Sunday 4 September 2011

Quod

The two glasses of champagne on the table should have been a giveaway, but it was actually the suit that did it. When my friend D called to say he was back in Oxford and asked me to meet him at Quod on bank holiday Monday, I was pleasantly surprised. When I arrived to find him smartly clad and elated, I knew something was afoot. And I was right: his four years of hard work had paid off and my very clever friend had just been awarded his doctorate. Wonderful news absorbed and champagne in hand, surely nothing could spoil my lunch.

Self-promoted as 'the busiest brasserie and bar in Oxford', Quod is a bit of a High Street institution: all gloss and chrome, it's true that it's usually bustling with tourists and locals alike, drawn by its atmosphere and sleek good looks as well as its menu. I must admit that since a brush with a main course portion of ravioli featuring a mere nine parcels of pasta (£1 per spinach-stuffed sheet) many years ago, I haven't been Quod's biggest fan. But on a day like this, I was willing to give them a chance.

As it was a bank holiday, the £11.95 two course menu wasn't on offer, so we perused the selection of modern British/European brasserie fare, from seasonal dishes such as fennel, cucumber and dill salad (£5.50) and roast chicken breast with courgette and saffron risotto (£13.95) to burgers, pasta and some interesting-sounding pizzas (including courgette, broad bean and spinach with lemon and pecorino). Avoiding the £11.95 artichoke ravioli, I opted for a starter of gazpacho (£5.95), while D went for the steak tartare (£7.95).

Steak tartare

The idea of raw meat may be completely alien to me, but D's quite the fan of uncooked flesh, and as a chap with high standards I was happy to believe his assessment of the beautifully-presented dish as an eight out of ten. Topped with a quail's egg still sitting in a half shell, the patty of beef came with tomatoes and cucumbers already blended into the mixture: apparently this isn't usual and D prefers to mix in the vegetables himself, but the quality and taste of the well-seasoned meat made up for it.

Gazpacho

I should have known better than to order gazpacho. After sampling heaven in a bottle thanks to Pedro's mum, chilled blended vegetables will never taste as good again. I can only assume Quod's blender was on the blink though, as I received a dish of cold chunky vegetables with two cubes of ice nestling on top of them. I have been presented with 'rustic'-style gazpacho in the UK before, but the ice cubes in a £5.95 portion served in a restaurant of this ilk was just plain lazy. Unfortunately, the tomato, cucumber and pepper mush didn't improve on tasting; it was under-seasoned and far too chewy. My jaw didn't get such a workout with Pedro's mum's gazpacho, that's all I'm saying.

Seafood risotto


My main course of risotto of the day (an interesting idea, especially if most of them are vegetarian, thus sidestepping the wild mushroom trap) improved matters somewhat. Seafood-based, I wasn't quite sure of the exact ingredients given the volume at which the waitress whispered its existence to us, but I detected prawns, clams and possibly mullet. Just creamy enough, the rice was perfectly cooked and the flavour of the fish was subtle rather than overpowering. I chose the smaller portion, which was just enough following a starter.

Spaghetti bolognaise

'School dinner', I said when D's plate of spaghetti bolognaise (another special, chosen in honour of his impending move to Italy) slid onto the table. 'If the steak tartare got an eight for presentation, this is a two', he agreed. A bowlful of pasta topped with what seemed to be a mere ladleful of sauce, this dish was a letdown: although the taste was OK, the pasta-to-sauce ratio was completely imbalanced.
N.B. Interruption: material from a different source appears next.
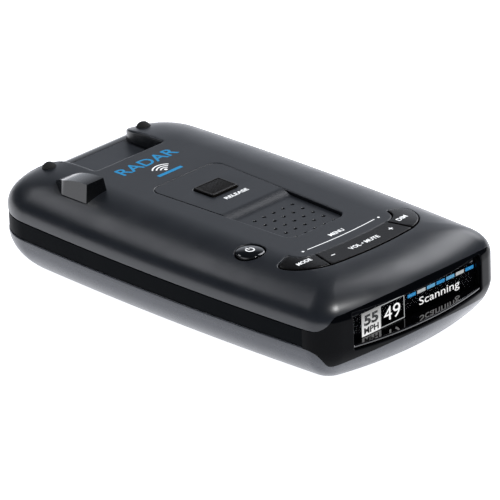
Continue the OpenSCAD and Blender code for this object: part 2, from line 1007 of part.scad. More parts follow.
module microwave_board() {
    color("#2f5b3e")
    difference() {
        block([-13, 13], [26.2, 50], [15 + fit_gap, 16]);
        for (p = horn_lid_pos)
            post(p, 0.95, 10, 20);
    }
}

// Tinned can over the microwave parts.
module shield_can() {
    color("#c9cbcd")
    difference() {
        block([-9.8, 9.8], [36.5, 49], [16 + fit_gap, 19.4]);
        block([-9.5, 9.5], [36.8, 48.7], [15, 19.1]);
    }
}

// ---------- sockets ----------

module power_jack() {
    color("#17181a")
    difference() {
        block([20.5, socket_face_x], span(power_jack_y, 6.1), power_jack_z);
        block([22.2, far], span(power_jack_y, power_cavity[0] / 2),
              span((power_jack_z[0] + power_jack_z[1]) / 2, power_cavity[1] / 2));
    }
}

module earphone_jack() {
    color("#1a1b1d")
    difference() {
        union() {
            block([20.5, socket_face_x], span(earphone_y, 3.6), [board_top + fit_gap, 17.3]);
            translate([socket_face_x - 0.5, earphone_y, earphone_z])
                rotate([0, 90, 0])
                    cylinder(r = earphone_barrel_r, h = 2.9);
        }
        translate([socket_face_x + 2.4 - earphone_depth, earphone_y, earphone_z])
            rotate([0, 90, 0])
                cylinder(r = earphone_r, h = 20);
    }
}

module usb_socket() {
    color("#b5b8bb")
    difference() {
        block([25.5, socket_face_x + 1.8], span(usb_y, 3.85), span(usb_z, 2));
        block([26.3, far], span(usb_y, 3.45), span(usb_z, 1.6));
    }
}

// ---------- fasteners and plate ----------

// A screw with its head down: shank above, head below.
module screw_up(p, r, head_r, z_head, head_h, z_end) {
    post(p, head_r, z_head, z_head + head_h);
    post(p, r, z_head + head_h - eps, z_end);
}

// A screw with its head up.
module screw_down(p, r, head_r, z_seat, head_h, z_end) {
    post(p, head_r, z_seat, z_seat + head_h);
    post(p, r, z_end, z_seat + eps);
}

module case_screws() {
    color("#5d5f63")
    for (p = case_screw_pos)
        screw_up(p, 1.2, 2.3, 1.8, 1.65, 17);
}

module board_screws() {
    color("#85888c")
    for (p = board_posts)
        screw_down(p, 1, 2, board_top + fit_gap, 1.3, 5);
}

module key_board_screws() {
    color("#85888c")
    for (p = key_posts)
        screw_up(p, 0.8, 1.6, key_board_under - fit_gap - 1.2, 1.2, 24);
}

module horn_screws() {
    color("#85888c") {
        for (p = horn_ear_pos)
            screw_down(p, 0.8, 1.5, board_top + 1.5 + fit_gap, 1.1, board_under);
        for (p = horn_lid_pos)
            screw_down(p, 0.8, 1.4, 16 + fit_gap, 1, 9);
    }
}

// Blank rating plate, sunk into the underside.
module label_plate() {
    color("#b9bbbd")
        block([-16, 16], [-30, 10], [0.1, 0.38]);
}

bottom_housing();
top_housing();
left_side_band();
right_side_band();
windshield_panel();
front_bezel();
display_shroud();
display_window();
display_panel();
display_carrier();
display_flex();
top_insert();
speaker_cloth();
speaker_frame();
speaker_cone();
speaker_magnet();
rear_laser_lens();
rear_laser_sensor();
windshield_laser_sensor();
windshield_bumpers();
mount_guide();
release_frame();
release_button();
release_latch();
latch_pin();
release_spring();
power_button();
sensitivity_key();
brightness_key();
volume_bar();
mute_plunger();
key_board();
key_switches();
main_circuit_board();
processor_chip();
memory_chips();
wireless_module();
storage_capacitor();
power_inductor();
board_link();
radar_horn();
microwave_board();
shield_can();
power_jack();
earphone_jack();
usb_socket();
case_screws();
board_screws();
key_board_screws();
horn_screws();
label_plate();
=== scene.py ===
"""Looks of the windshield radar detector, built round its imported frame.

Every piece is shaped in millimetres on the bench and turned to metres when it is finished.
"""

import logging
import math
from collections.abc import Callable, Sequence
from dataclasses import dataclass, field
from enum import Enum

import bpy
from bpy.types import Material, Node, NodeSocket, NodeTree, Object
from mathutils import Matrix, Vector
from mathutils.bvhtree import BVHTree


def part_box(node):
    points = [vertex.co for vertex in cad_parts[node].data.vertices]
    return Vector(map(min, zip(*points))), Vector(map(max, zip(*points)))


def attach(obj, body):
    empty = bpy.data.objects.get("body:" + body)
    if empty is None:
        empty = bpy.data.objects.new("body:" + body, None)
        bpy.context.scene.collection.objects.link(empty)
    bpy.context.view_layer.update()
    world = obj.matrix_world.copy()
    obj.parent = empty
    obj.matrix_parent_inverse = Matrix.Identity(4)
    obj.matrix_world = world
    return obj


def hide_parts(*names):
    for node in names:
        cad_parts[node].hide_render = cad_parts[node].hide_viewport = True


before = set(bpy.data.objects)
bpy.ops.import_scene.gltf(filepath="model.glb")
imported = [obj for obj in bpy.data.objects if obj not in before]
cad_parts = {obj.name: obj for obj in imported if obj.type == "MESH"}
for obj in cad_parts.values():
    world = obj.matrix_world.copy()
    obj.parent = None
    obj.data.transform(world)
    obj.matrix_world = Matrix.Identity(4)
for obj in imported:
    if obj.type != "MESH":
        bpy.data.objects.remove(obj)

LOG = logging.getLogger("radar_detector")
MM = 0.001
SMOOTH_ANGLE = math.radians(34)
DOUBLE_GAP = 0.0004
SKY = 60.0
SEAM = 0.05
FAR = 80.0
KEY_PROUD = 0.15
POWER_FLANGE = 0.5
EARPHONE_Z = 15.0

Pair = tuple[float, float]
Ring = list[tuple[float, float, float]]
Outline = Callable[[float], list[Pair]]
Surface = Callable[[float, float], float]
Edge = Callable[[float], float]


class Join(Enum):
    """How a tool changes a piece."""

    ADD = "UNION"
    CUT = "DIFFERENCE"
    KEEP = "INTERSECT"


class Body(Enum):
    """The moving bodies of the detector."""

    CASE = "case"
    RELEASE = "release"
    LATCH = "latch"
    POWER = "power"
    SENSITIVITY = "sensitivity"
    BRIGHTNESS = "brightness"
    MUTE = "mute"
    VOLUME = "volume"


class Side(Enum):
    """Left or right side of the case, as the driver sees it."""

    LEFT = -1
    RIGHT = 1


# ---------- outlines ----------


def direction(angle: float) -> Pair:
    """Returns the unit vector at an angle in degrees."""
    return math.cos(math.radians(angle)), math.sin(math.radians(angle))


def arc(centre: Pair, radius: float, start: float, end: float, steps: int) -> list[Pair]:
    """Points of an arc.

    Args:
        centre: centre of the arc.
        radius: its radius.
        start: first angle in degrees.
        end: last angle in degrees.
        steps: number of chords.

    Returns:
        steps + 1 points.
    """
    points = []
    for i in range(steps + 1):
        dx, dy = direction(start + (end - start) * i / steps)
        points.append((centre[0] + radius * dx, centre[1] + radius * dy))
    return points


def mirrored(points: Sequence[Pair]) -> list[Pair]:
    """Returns the points mirrored across X = 0, in reverse order."""
    return [(-x, y) for x, y in reversed(points)]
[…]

I was right that nothing could spoil my lunch, although the gazpacho certainly tried. Underwhelmed once again by Quod, I was too overwhelmed by D's good news to care. I can't say I'll be rushing back: although the risotto was tasty and enjoyable, a sense of trading on their reputation prevailed. And when you're serving iced gazpacho, it's time to question whether that reputation can be maintained.

Verdict: 6/10

Quod is at 92-94 High Street, Oxford OX1 4BJ. Tel: 01865 202505.